* BEGIN *

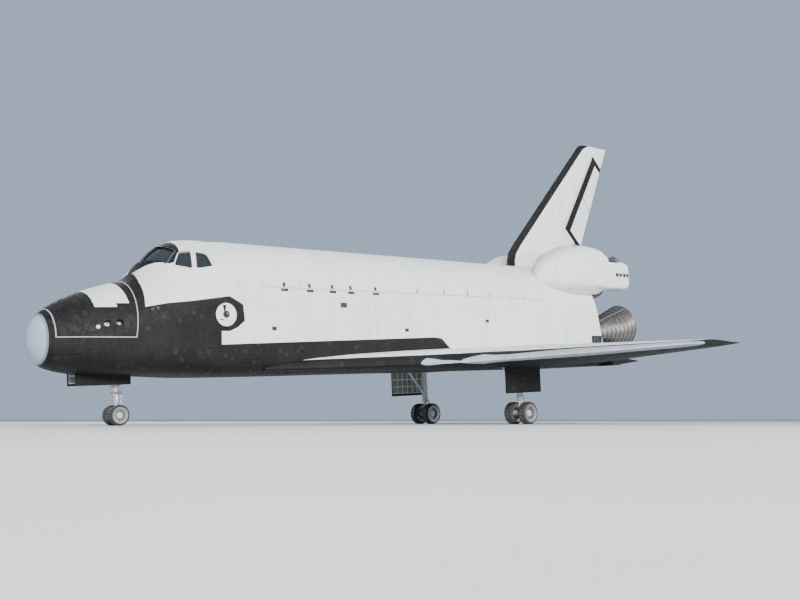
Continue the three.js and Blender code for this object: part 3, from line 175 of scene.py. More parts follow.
def make_level_place():
    """Where a point lies on the level craft, in inches, and which way its surface looks."""
    tree, _, result = new_group('level place', (), (
        ('Station', 'Float'), ('Across', 'Float'), ('Height', 'Float'), ('Point', 'Vector'),
        ('Ahead', 'Float'), ('Beside', 'Float'), ('Up', 'Float')))
    source = put(tree, 'ShaderNodeTexCoord').outputs
    unturn = Matrix.Rotation(NOSE_DOWN, 3, 'Y')
    shift = DATUM - (unturn @ PARKED_AT) / INCH
    point = put(tree, 'ShaderNodeMapping', {
        'Vector': source['Object'], 'Location': shift, 'Rotation': (0, NOSE_DOWN, 0),
        'Scale': (1 / INCH, 1 / INCH, 1 / INCH)}).outputs[0]
    parts = put(tree, 'ShaderNodeSeparateXYZ', {'Vector': point}).outputs
    facing = put(tree, 'ShaderNodeMapping', {'Vector': source['Normal'], 'Rotation': (0, NOSE_DOWN, 0)},
                 vector_type='VECTOR').outputs[0]
    looks = put(tree, 'ShaderNodeSeparateXYZ', {'Vector': facing}).outputs
    for slot, value in (('Station', parts[0]), ('Across', parts[1]), ('Height', parts[2]),
                        ('Point', point), ('Ahead', looks[0]), ('Beside', looks[1]), ('Up', looks[2])):
        feed(tree, value, result[slot])
    return tree


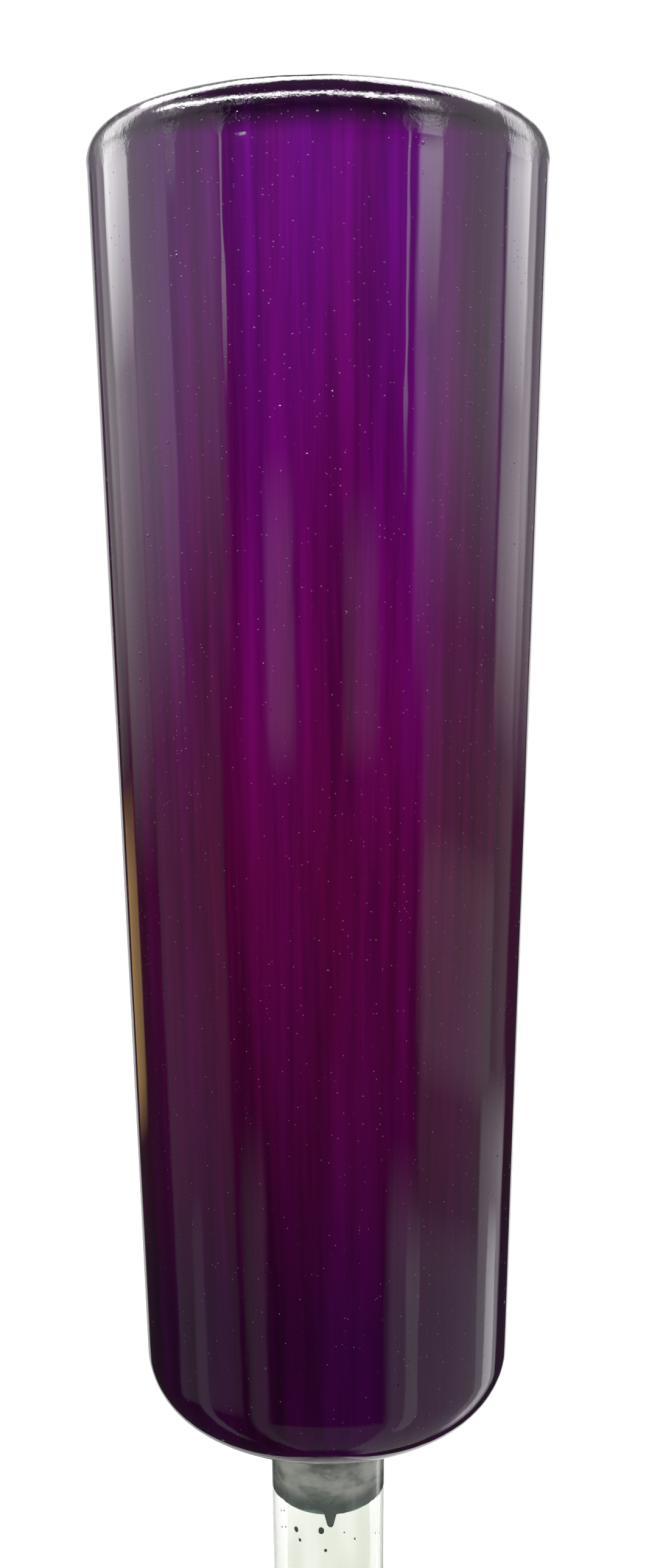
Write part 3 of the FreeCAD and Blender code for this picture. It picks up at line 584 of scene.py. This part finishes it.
class CLUB_OT_drum(bpy.types.Operator):
    """Spins the lacquered drum, from the hole in its base over the shoulder to the mouth in its crown"""
    bl_idname = "club.drum"
    bl_label = "Lacquered drum"

    def execute(self, context):
        sizes = context.scene.club_body
        base, corner = SHELL_LOW.z, COVER_TOP - sizes.crown_rise
        slope = (sizes.shoulder_radius - sizes.base_radius) / (corner - base)
        floor = base + sizes.base_floor
        underside = corner - sizes.cap_wall
        hole = TUBE_HIGH.x + 2 * sizes.fit_gap
        mouth = sizes.shoulder_radius - sizes.shoulder_rounding - sizes.lip_flat
        lip_end = mouth + sizes.edge_rounding / 2

        def inside_at(height):
            return sizes.base_radius - sizes.side_wall + slope * (height - base)

        shoulder, lip = crown_line(sizes, sizes.shoulder_radius, mouth, 1)
        mesh = turned([(hole, base), (sizes.base_radius, base), shoulder, lip, (mouth, underside),
                       (inside_at(underside), underside), (inside_at(floor), floor), (hole, floor)],
                      sizes.steps)
        round_rings(mesh, [(sizes.base_radius, base)], sizes.base_rounding, 18)
        round_rings(mesh, [(inside_at(floor), floor)], sizes.base_rounding - sizes.side_wall, 10)
        round_rings(mesh, [shoulder], sizes.shoulder_rounding, 16)
        round_rings(mesh, [(inside_at(underside), underside)], sizes.lip_rounding, 6)
        round_rings(mesh, [lip], sizes.edge_rounding / 2, 2)

        def is_outside(vertex):
            middle = inside_at(vertex.co.z) + sizes.side_wall / 2
            over_shoulder = vertex.co.z > underside and radius_of(vertex) > lip_end
            return over_shoulder or radius_of(vertex) > middle or vertex.co.z < floor - sizes.base_floor / 2

        def cut_up(shortest, lowest, cuts):
            """Subdivides the upright edges outside that are long enough and high enough."""
            edges = [edge for edge in mesh.edges
                     if rise_of(edge) > shortest and is_outside(edge.verts[0])
                     and min(vertex.co.z for vertex in edge.verts) > lowest]
            bmesh.ops.subdivide_edges(mesh, edges=edges, cuts=cuts, use_grid_fill=True)

        cut_up(shortest=0.2, lowest=base, cuts=90)
        cut_up(shortest=0.001, lowest=corner - 2.2 * sizes.shoulder_rounding, cuts=14)
        self.bead(mesh, sizes, corner - 1.02 * sizes.shoulder_rounding, is_outside)

        def settled(vertex):
            if not is_outside(vertex) or vertex.co.z > corner - 2 * sizes.shoulder_rounding:
                return 0
            return min(1, (vertex.co.z - base) / sizes.base_rounding)

        def gathered(vertex):
            above = (vertex.co.z - corner + 2 * sizes.shoulder_rounding) / sizes.shoulder_rounding
            from_lip = (radius_of(vertex) - lip_end) / sizes.edge_rounding
            return min(1, above, from_lip) if is_outside(vertex) else 0

        ripple(mesh, sizes.drum_ripple, per_metre=60, share_of=settled, stretch=0.5)
        ripple(mesh, sizes.shoulder_ripple, per_metre=170, share_of=gathered)
        drum = finished("lacquered_drum", mesh, candy_lacquer())
        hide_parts("body_shell")
        return {"FINISHED"}

    def bead(self, mesh, sizes, height, is_outside):
        """The uneven bead where lacquer that ran off the shoulder has set on the side."""
        for vertex in mesh.verts:
            if not is_outside(vertex) or abs(vertex.co.z - height) > 4 * sizes.bead_width:
                continue
            away = away_from_axis(vertex)
            swell = 0.7 + 0.5 * noise.noise(away * 25 + UP)
            offset = (vertex.co.z - height) / sizes.bead_width - wander(away, BEAD_WANDER)
            vertex.co += away * sizes.bead_height * swell * math.exp(-offset ** 2)


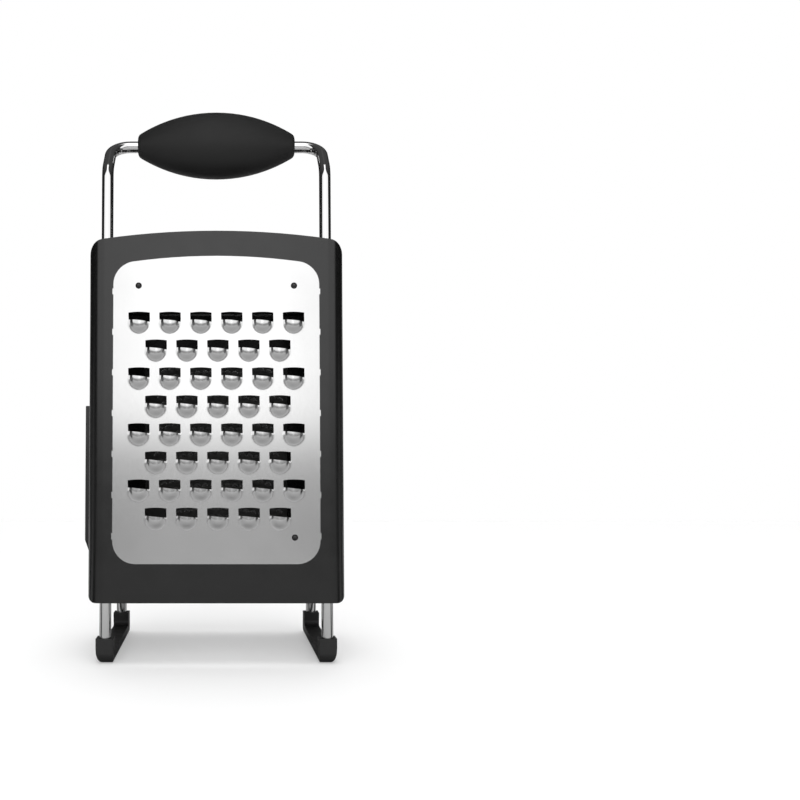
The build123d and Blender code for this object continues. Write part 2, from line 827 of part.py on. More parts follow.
def make_foot(side):
    sleeve_in = wall_y(foot_sleeve_h, -foot_w / 2)
    toe_top = wall_y(foot_sleeve_h, foot_w / 2)
    toe_low = wall_y(0, foot_w / 2)
    neck = wall_y(foot_bar_h, -foot_w / 2)
    half = (
        (toe_low, 0),
        (toe_top, foot_sleeve_h),
        (sleeve_in, foot_sleeve_h),
        (neck, foot_bar_h),
    )
    points = half + tuple((-y, z) for y, z in reversed(half))
    face = make_face(Polyline(*points, close=True))
    necks = [v for v in face.vertices() if abs(v.Y - foot_bar_h) < foot_bar_h / 4]
    face = fillet(necks, foot_neck_r)
    toes = [v for v in face.vertices() if abs(v.Y) < foot_bar_h / 4]
    face = fillet(toes, foot_toe_r)
    lie = Plane(origin=(side * leg_x, 0, 0), x_dir=(0, 1, 0), z_dir=(1, 0, 0))
    along = lie * slab(face, -foot_w / 2, foot_w / 2)
    across = Plane(origin=(side * leg_x, stance_depth, 0), x_dir=(1, 0, 0), z_dir=(0, -1, 0))
    foot = along & across * extrude(foot_end(side), 2 * stance_depth, dir=(0, 0, 1))
    bore = front_wall * column(Pos(side * leg_x, 0) * bore_section(), rod_end_h, panel_low)
    foot -= bore
    foot -= mirror(bore, about=Plane.XZ)
    return solid_of(foot)


parts = {
    "front_frame": front_wall * make_front_frame(),
    "extra_coarse_blade": front_wall * make_extra_coarse_blade(),
    "rear_frame": rear_wall * make_rear_frame(),
    "fine_blade": rear_wall * make_fine_blade(),
    "right_side_frame": make_right_side_frame(),
    "ribbon_blade": make_ribbon_blade(),
    "left_side_frame": make_left_side_frame(),
    "slicer_plate": make_slicer_plate(),
    "slicer_carrier": make_slicer_carrier(),
    "slicer_blade": make_slicer_blade(),
    "handle_hoop": make_handle_hoop(),
    "rear_hoop": make_rear_hoop(),
    "grip_core_front": make_grip_core(1),
    "grip_core_back": make_grip_core(-1),
    "grip_cover": make_grip_cover(),
    "left_foot": make_foot(-1),
    "right_foot": make_foot(1),
}

os.makedirs("parts", exist_ok=True)
for name, shape in parts.items():
    export_step(shape, f"parts/{name}.step")
    print(name, round(shape.volume, 1))
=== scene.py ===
import bpy
import bmesh
import math
from mathutils import Matrix, Vector


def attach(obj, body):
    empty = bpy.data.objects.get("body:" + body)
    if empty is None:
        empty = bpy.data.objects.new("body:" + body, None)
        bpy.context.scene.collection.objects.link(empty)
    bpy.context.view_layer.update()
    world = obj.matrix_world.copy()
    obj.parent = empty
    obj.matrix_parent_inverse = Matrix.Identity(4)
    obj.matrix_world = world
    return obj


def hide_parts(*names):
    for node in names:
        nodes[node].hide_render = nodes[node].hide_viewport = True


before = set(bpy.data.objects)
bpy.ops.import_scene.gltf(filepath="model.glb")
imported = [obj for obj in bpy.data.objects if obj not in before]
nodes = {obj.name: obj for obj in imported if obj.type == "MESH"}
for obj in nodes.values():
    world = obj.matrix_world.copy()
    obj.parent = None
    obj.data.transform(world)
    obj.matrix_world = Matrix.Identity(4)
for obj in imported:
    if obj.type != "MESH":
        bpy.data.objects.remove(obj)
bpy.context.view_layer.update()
print("grater: frame loaded with", len(nodes), "nodes")

mm = 0.001

# Where the walls and rods stand, the same as in the CAD
stance = {
    "lean": math.radians(2.58),     # each wall leans in by this much
    "wallY": 43.0 * mm,             # rod plane to the middle, at the floor
    "legX": 60.0 * mm,              # each leg to the middle
    "plateFace": 8.4 * mm,          # front of a plate to the rod plane
    "rodEnd": 3.0 * mm,             # lower end of a rod above the floor, inside its skid
}
onLine = 0.05 * mm                  # points this near to a line lie on it


# Small tools

def activate(piece):
    bpy.ops.object.select_all(action="DESELECT")
    piece.select_set(True)
    bpy.context.view_layer.objects.active = piece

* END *

# [Problem details]
Taking the lines above, repeat exactly those from the line that contains "return solid_of(foot)" through the line that contains "obj.data.transform(world)", and both of those lines as well. Include nothing else.

# [Worked solution]
    return solid_of(foot)


parts = {
    "front_frame": front_wall * make_front_frame(),
    "extra_coarse_blade": front_wall * make_extra_coarse_blade(),
    "rear_frame": rear_wall * make_rear_frame(),
    "fine_blade": rear_wall * make_fine_blade(),
    "right_side_frame": make_right_side_frame(),
    "ribbon_blade": make_ribbon_blade(),
    "left_side_frame": make_left_side_frame(),
    "slicer_plate": make_slicer_plate(),
    "slicer_carrier": make_slicer_carrier(),
    "slicer_blade": make_slicer_blade(),
    "handle_hoop": make_handle_hoop(),
    "rear_hoop": make_rear_hoop(),
    "grip_core_front": make_grip_core(1),
    "grip_core_back": make_grip_core(-1),
    "grip_cover": make_grip_cover(),
    "left_foot": make_foot(-1),
    "right_foot": make_foot(1),
}

os.makedirs("parts", exist_ok=True)
for name, shape in parts.items():
    export_step(shape, f"parts/{name}.step")
    print(name, round(shape.volume, 1))
=== scene.py ===
import bpy
import bmesh
import math
from mathutils import Matrix, Vector


def attach(obj, body):
    empty = bpy.data.objects.get("body:" + body)
    if empty is None:
        empty = bpy.data.objects.new("body:" + body, None)
        bpy.context.scene.collection.objects.link(empty)
    bpy.context.view_layer.update()
    world = obj.matrix_world.copy()
    obj.parent = empty
    obj.matrix_parent_inverse = Matrix.Identity(4)
    obj.matrix_world = world
    return obj


def hide_parts(*names):
    for node in names:
        nodes[node].hide_render = nodes[node].hide_viewport = True


before = set(bpy.data.objects)
bpy.ops.import_scene.gltf(filepath="model.glb")
imported = [obj for obj in bpy.data.objects if obj not in before]
nodes = {obj.name: obj for obj in imported if obj.type == "MESH"}
for obj in nodes.values():
    world = obj.matrix_world.copy()
    obj.parent = None
    obj.data.transform(world)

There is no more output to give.